◆ **DATA**
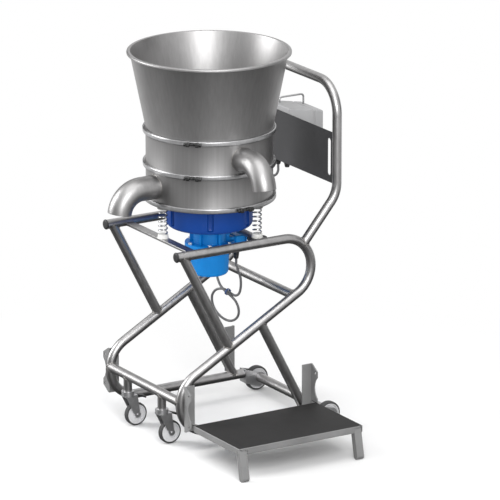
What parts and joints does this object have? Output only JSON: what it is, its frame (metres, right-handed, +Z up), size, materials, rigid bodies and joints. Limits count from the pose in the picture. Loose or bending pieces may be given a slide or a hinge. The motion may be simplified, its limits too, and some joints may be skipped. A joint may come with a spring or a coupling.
{
  "type": "vibrating sieve",
  "caption": "Round vibrating sieve with a conical hopper on coil springs, on a wheeled bent-tube trolley with a push handle, control box and folding step.",
  "frame": {"origin": "on the floor, midway between the ends of the machine in plan", "axes": "+Z up; -Y the front, where the casters and the pan's outlet are; +Y the operator's side with the handle; +X the side that carries the step"},
  "size_m": [0.8328, 0.8488, 1.222],
  "materials": {
    "tube_steel": "polished",
    "sieve_steel": "satin",
    "clamp_steel": "satin",
    "zinc_plated": "satin",
    "spring_steel": "satin",
    "charcoal_plate": "satin",
    "navy_paint": "gloss",
    "azure_paint": "satin",
    "black_plastic": "matte",
    "grey_box": "matte",
    "red_plastic": "gloss",
    "green_plastic": "gloss",
    "seal_rubber": "matte",
    "wheel_rubber": "matte",
    "cable_rubber": "matte",
    "screen_mesh": "satin",
    "step_grey": "satin"
  },
  "bodies": {
    "trolley": {"box_gland": "black_plastic", "cable_tie": "black_plastic", "control_box": "grey_box", "end_cap_left": "black_plastic", "end_cap_right": "black_plastic", "front_lower_crossbar": "tube_steel", "front_spring_bar": "charcoal_plate", "front_strut_left": "tube_steel", "front_strut_right": "tube_steel", "motor_cable": "cable_rubber", "panel_plate": "charcoal_plate", "push_handle": "tube_steel", "rear_axle_crossbar": "tube_steel", "rear_fork_left": "zinc_plated", "rear_fork_right": "zinc_plated", "rear_spring_bar": "charcoal_plate", "rear_strut_left": "tube_steel", "rear_strut_right": "tube_steel", "rear_upper_crossbar": "tube_steel", "side_frame_left": "tube_steel", "side_frame_right": "tube_steel", "spring_front": "spring_steel", "spring_rear_left": "spring_steel", "spring_rear_right": "spring_steel", "step_bracket_front_left": "zinc_plated", "step_bracket_front_right": "zinc_plated", "step_bracket_rear_left": "zinc_plated", "step_bracket_rear_right": "zinc_plated"},
    "sieving_head": {"collecting_pan": "sieve_steel", "sieve_deck": "sieve_steel", "hopper": "sieve_steel", "base_plate": "sieve_steel", "base_gasket": "seal_rubber", "screen_gasket": "seal_rubber", "hopper_gasket": "seal_rubber", "sieve_screen": "screen_mesh", "clamp_ring_lower": "clamp_steel", "clamp_ring_middle": "clamp_steel", "clamp_ring_upper": "clamp_steel", "vibrator_drum": "navy_paint", "motor": "azure_paint", "terminal_box": "azure_paint", "motor_gland": "black_plastic"},
    "rotor": {"rotor_shaft": "spring_steel", "upper_weight": "zinc_plated", "lower_weight": "zinc_plated"},
    "caster_left": {"caster_fork_left": "zinc_plated"},
    "caster_right": {"caster_fork_right": "zinc_plated"},
    "front_wheel_left": {"caster_wheel_left": "wheel_rubber"},
    "front_wheel_right": {"caster_wheel_right": "wheel_rubber"},
    "pedal_left": {"brake_pedal_left": "black_plastic"},
    "pedal_right": {"brake_pedal_right": "black_plastic"},
    "wheel_left": {"rear_wheel_left": "wheel_rubber"},
    "wheel_right": {"rear_wheel_right": "wheel_rubber"},
    "step": {"step_platform": "charcoal_plate"},
    "leg_front": {"step_leg_front": "step_grey"},
    "leg_rear": {"step_leg_rear": "step_grey"},
    "start": {"start_button": "green_plastic"},
    "stop": {"stop_button": "red_plastic"},
    "switch": {"main_switch": "black_plastic"}
  },
  "joints": [
    {"name": "head_bounce", "type": "slide", "parent": "trolley", "child": "sieving_head", "axis": [0, 0, 1], "range_m": [-0.006, 0.004], "stiffness_N_per_m": 36400, "springref_m": 0.01553, "deforming": ["spring_front", "spring_rear_left", "spring_rear_right"]},
    {"name": "rotor_spin", "type": "hinge", "parent": "sieving_head", "child": "rotor", "pos_m": [-0.14456, -0.06043, 0.7], "axis": [0, 0, 1], "continuous": true},
    {"name": "step_fold", "type": "hinge", "parent": "trolley", "child": "step", "pos_m": [0.11524, -0.06043, 0.101], "axis": [0, -1, 0], "range_deg": [0, 90]},
    {"name": "caster_swivel_left", "type": "hinge", "parent": "trolley", "child": "caster_left", "pos_m": [-0.25031, -0.30043, 0.11], "axis": [0, 0, 1], "continuous": true},
    {"name": "front_wheel_spin_left", "type": "hinge", "parent": "caster_left", "child": "front_wheel_left", "pos_m": [-0.25031, -0.27243, 0.0375], "axis": [1, 0, 0], "continuous": true},
    {"name": "brake_pedal_press_left", "type": "hinge", "parent": "caster_left", "child": "pedal_left", "pos_m": [-0.25031, -0.27033, 0.1015], "axis": [-1, 0, 0], "range_deg": [0, 20], "stiffness_Nm_per_rad": 1.5, "springref_deg": -2.86},
    {"name": "rear_wheel_spin_left", "type": "hinge", "parent": "trolley", "child": "wheel_left", "pos_m": [-0.36206, 0.24557, 0.04], "axis": [1, 0, 0], "continuous": true},
    {"name": "caster_swivel_right", "type": "hinge", "parent": "trolley", "child": "caster_right", "pos_m": [-0.03881, -0.30043, 0.11], "axis": [0, 0, 1], "continuous": true},
    {"name": "front_wheel_spin_right", "type": "hinge", "parent": "caster_right", "child": "front_wheel_right", "pos_m": [-0.03881, -0.27243, 0.0375], "axis": [1, 0, 0], "continuous": true},
    {"name": "brake_pedal_press_right", "type": "hinge", "parent": "caster_right", "child": "pedal_right", "pos_m": [-0.03881, -0.27033, 0.1015], "axis": [-1, 0, 0], "range_deg": [0, 20], "stiffness_Nm_per_rad": 1.5, "springref_deg": -2.86},
    {"name": "rear_wheel_spin_right", "type": "hinge", "parent": "trolley", "child": "wheel_right", "pos_m": [0.07294, 0.24557, 0.04], "axis": [1, 0, 0], "continuous": true},
    {"name": "step_leg_fold_front", "type": "hinge", "parent": "step", "child": "leg_front", "pos_m": [0.38874, -0.27993, 0.0919], "axis": [0, 1, 0], "range_deg": [0, 102]},
    {"name": "step_leg_fold_rear", "type": "hinge", "parent": "step", "child": "leg_rear", "pos_m": [0.38874, 0.15907, 0.0919], "axis": [0, 1, 0], "range_deg": [0, 102]},
    {"name": "start_press", "type": "slide", "parent": "trolley", "child": "start", "axis": [0, -1, 0], "range_m": [0, 0.004], "stiffness_N_per_m": 400, "springref_m": -0.002},
    {"name": "stop_press", "type": "slide", "parent": "trolley", "child": "stop", "axis": [0, -1, 0], "range_m": [0, 0.004], "stiffness_N_per_m": 400, "springref_m": -0.002},
    {"name": "main_switch_turn", "type": "hinge", "parent": "trolley", "child": "switch", "pos_m": [-0.27656, 0.40937, 0.912], "axis": [0, 1, 0], "range_deg": [0, 90]}
  ]
}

◆ **GIVEN PROBLEM**
Every line above should be written out again exactly as it stands.

◆ **EXERCISE OUTPUT**
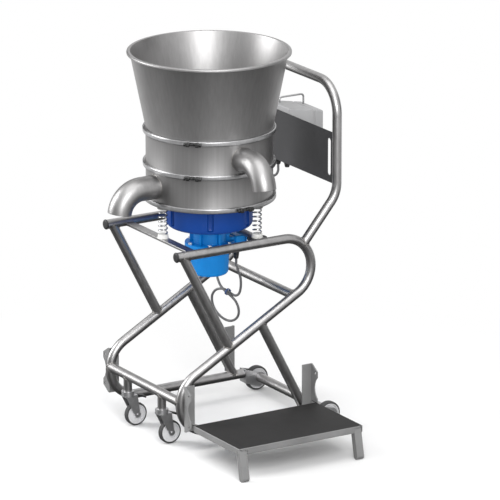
What parts and joints does this object have? Output only JSON: what it is, its frame (metres, right-handed, +Z up), size, materials, rigid bodies and joints. Limits count from the pose in the picture. Loose or bending pieces may be given a slide or a hinge. The motion may be simplified, its limits too, and some joints may be skipped. A joint may come with a spring or a coupling.
{
  "type": "vibrating sieve",
  "caption": "Round vibrating sieve with a conical hopper on coil springs, on a wheeled bent-tube trolley with a push handle, control box and folding step.",
  "frame": {"origin": "on the floor, midway between the ends of the machine in plan", "axes": "+Z up; -Y the front, where the casters and the pan's outlet are; +Y the operator's side with the handle; +X the side that carries the step"},
  "size_m": [0.8328, 0.8488, 1.222],
  "materials": {
    "tube_steel": "polished",
    "sieve_steel": "satin",
    "clamp_steel": "satin",
    "zinc_plated": "satin",
    "spring_steel": "satin",
    "charcoal_plate": "satin",
    "navy_paint": "gloss",
    "azure_paint": "satin",
    "black_plastic": "matte",
    "grey_box": "matte",
    "red_plastic": "gloss",
    "green_plastic": "gloss",
    "seal_rubber": "matte",
    "wheel_rubber": "matte",
    "cable_rubber": "matte",
    "screen_mesh": "satin",
    "step_grey": "satin"
  },
  "bodies": {
    "trolley": {"box_gland": "black_plastic", "cable_tie": "black_plastic", "control_box": "grey_box", "end_cap_left": "black_plastic", "end_cap_right": "black_plastic", "front_lower_crossbar": "tube_steel", "front_spring_bar": "charcoal_plate", "front_strut_left": "tube_steel", "front_strut_right": "tube_steel", "motor_cable": "cable_rubber", "panel_plate": "charcoal_plate", "push_handle": "tube_steel", "rear_axle_crossbar": "tube_steel", "rear_fork_left": "zinc_plated", "rear_fork_right": "zinc_plated", "rear_spring_bar": "charcoal_plate", "rear_strut_left": "tube_steel", "rear_strut_right": "tube_steel", "rear_upper_crossbar": "tube_steel", "side_frame_left": "tube_steel", "side_frame_right": "tube_steel", "spring_front": "spring_steel", "spring_rear_left": "spring_steel", "spring_rear_right": "spring_steel", "step_bracket_front_left": "zinc_plated", "step_bracket_front_right": "zinc_plated", "step_bracket_rear_left": "zinc_plated", "step_bracket_rear_right": "zinc_plated"},
    "sieving_head": {"collecting_pan": "sieve_steel", "sieve_deck": "sieve_steel", "hopper": "sieve_steel", "base_plate": "sieve_steel", "base_gasket": "seal_rubber", "screen_gasket": "seal_rubber", "hopper_gasket": "seal_rubber", "sieve_screen": "screen_mesh", "clamp_ring_lower": "clamp_steel", "clamp_ring_middle": "clamp_steel", "clamp_ring_upper": "clamp_steel", "vibrator_drum": "navy_paint", "motor": "azure_paint", "terminal_box": "azure_paint", "motor_gland": "black_plastic"},
    "rotor": {"rotor_shaft": "spring_steel", "upper_weight": "zinc_plated", "lower_weight": "zinc_plated"},
    "caster_left": {"caster_fork_left": "zinc_plated"},
    "caster_right": {"caster_fork_right": "zinc_plated"},
    "front_wheel_left": {"caster_wheel_left": "wheel_rubber"},
    "front_wheel_right": {"caster_wheel_right": "wheel_rubber"},
    "pedal_left": {"brake_pedal_left": "black_plastic"},
    "pedal_right": {"brake_pedal_right": "black_plastic"},
    "wheel_left": {"rear_wheel_left": "wheel_rubber"},
    "wheel_right": {"rear_wheel_right": "wheel_rubber"},
    "step": {"step_platform": "charcoal_plate"},
    "leg_front": {"step_leg_front": "step_grey"},
    "leg_rear": {"step_leg_rear": "step_grey"},
    "start": {"start_button": "green_plastic"},
    "stop": {"stop_button": "red_plastic"},
    "switch": {"main_switch": "black_plastic"}
  },
  "joints": [
    {"name": "head_bounce", "type": "slide", "parent": "trolley", "child": "sieving_head", "axis": [0, 0, 1], "range_m": [-0.006, 0.004], "stiffness_N_per_m": 36400, "springref_m": 0.01553, "deforming": ["spring_front", "spring_rear_left", "spring_rear_right"]},
    {"name": "rotor_spin", "type": "hinge", "parent": "sieving_head", "child": "rotor", "pos_m": [-0.14456, -0.06043, 0.7], "axis": [0, 0, 1], "continuous": true},
    {"name": "step_fold", "type": "hinge", "parent": "trolley", "child": "step", "pos_m": [0.11524, -0.06043, 0.101], "axis": [0, -1, 0], "range_deg": [0, 90]},
    {"name": "caster_swivel_left", "type": "hinge", "parent": "trolley", "child": "caster_left", "pos_m": [-0.25031, -0.30043, 0.11], "axis": [0, 0, 1], "continuous": true},
    {"name": "front_wheel_spin_left", "type": "hinge", "parent": "caster_left", "child": "front_wheel_left", "pos_m": [-0.25031, -0.27243, 0.0375], "axis": [1, 0, 0], "continuous": true},
    {"name": "brake_pedal_press_left", "type": "hinge", "parent": "caster_left", "child": "pedal_left", "pos_m": [-0.25031, -0.27033, 0.1015], "axis": [-1, 0, 0], "range_deg": [0, 20], "stiffness_Nm_per_rad": 1.5, "springref_deg": -2.86},
    {"name": "rear_wheel_spin_left", "type": "hinge", "parent": "trolley", "child": "wheel_left", "pos_m": [-0.36206, 0.24557, 0.04], "axis": [1, 0, 0], "continuous": true},
    {"name": "caster_swivel_right", "type": "hinge", "parent": "trolley", "child": "caster_right", "pos_m": [-0.03881, -0.30043, 0.11], "axis": [0, 0, 1], "continuous": true},
    {"name": "front_wheel_spin_right", "type": "hinge", "parent": "caster_right", "child": "front_wheel_right", "pos_m": [-0.03881, -0.27243, 0.0375], "axis": [1, 0, 0], "continuous": true},
    {"name": "brake_pedal_press_right", "type": "hinge", "parent": "caster_right", "child": "pedal_right", "pos_m": [-0.03881, -0.27033, 0.1015], "axis": [-1, 0, 0], "range_deg": [0, 20], "stiffness_Nm_per_rad": 1.5, "springref_deg": -2.86},
    {"name": "rear_wheel_spin_right", "type": "hinge", "parent": "trolley", "child": "wheel_right", "pos_m": [0.07294, 0.24557, 0.04], "axis": [1, 0, 0], "continuous": true},
    {"name": "step_leg_fold_front", "type": "hinge", "parent": "step", "child": "leg_front", "pos_m": [0.38874, -0.27993, 0.0919], "axis": [0, 1, 0], "range_deg": [0, 102]},
    {"name": "step_leg_fold_rear", "type": "hinge", "parent": "step", "child": "leg_rear", "pos_m": [0.38874, 0.15907, 0.0919], "axis": [0, 1, 0], "range_deg": [0, 102]},
    {"name": "start_press", "type": "slide", "parent": "trolley", "child": "start", "axis": [0, -1, 0], "range_m": [0, 0.004], "stiffness_N_per_m": 400, "springref_m": -0.002},
    {"name": "stop_press", "type": "slide", "parent": "trolley", "child": "stop", "axis": [0, -1, 0], "range_m": [0, 0.004], "stiffness_N_per_m": 400, "springref_m": -0.002},
    {"name": "main_switch_turn", "type": "hinge", "parent": "trolley", "child": "switch", "pos_m": [-0.27656, 0.40937, 0.912], "axis": [0, 1, 0], "range_deg": [0, 90]}
  ]
}